“A Plague from the East?”: The Discursive Construction of Jews in Polish and American Dailies Between 1945 and 1965
摘要
The present contribution offers a comparative study of the linguistic construction of Jews in Polish and American dailies published over two decades after World War II. The questions the chapter seeks to answer concern (i) change over time in construal, speakers’ attitudes and strategies used, (ii) the role of preceding external discourses and of the political leaning of the press in shaping social actors’ representations, as well as (iii) apparent differences between the two source corpora, Polish vs. American, regarding the locus of interest. Two research hypotheses are being tested, namely that Polish authors would resort more often than their American counterparts to the strategy of victimisation (Reisigl and Wodak, Discourse and discrimination: Rhetorics of racism and antisemitism.
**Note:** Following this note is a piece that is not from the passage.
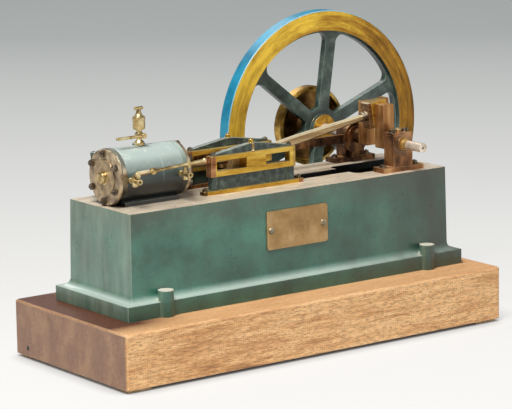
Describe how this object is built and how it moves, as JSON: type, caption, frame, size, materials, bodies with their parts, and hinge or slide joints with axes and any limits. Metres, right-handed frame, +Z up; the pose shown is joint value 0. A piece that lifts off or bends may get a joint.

Routledge, London/New York, 2001) and that, with time, harbingers of the Polish 1968 political crisis (known as March ‘68) would appear in the Polish data in the form of anti-Jewish sentiments, echoing Soviet, post-Stalinist, anti-Zionist propaganda. Placed at the intersection of Cognitive Linguistics, Historical Linguistics and Critical Discourse Analysis, the study employs both qualitative and quantitative methods, with an overarching assumption that linguistic structure lends indirect access to construal operations which serve as “intertextual references” (Baden, Reconstructing frames from intertextual news discourse: A semantic network approach to news framing analysis. In: D’Angelo, P. (ed.) Doing news framing analysis II, p. 10, Routledge, New York/London, 2018) instrumental in framing, ideology communication and persuasion (Hart, Moving beyond metaphor in the cognitive linguistic approach to CDA. In: Hart, C. (ed.) Critical discourse studies in context and cognition, p. 182, John Benjamins, Amsterdam, 2011).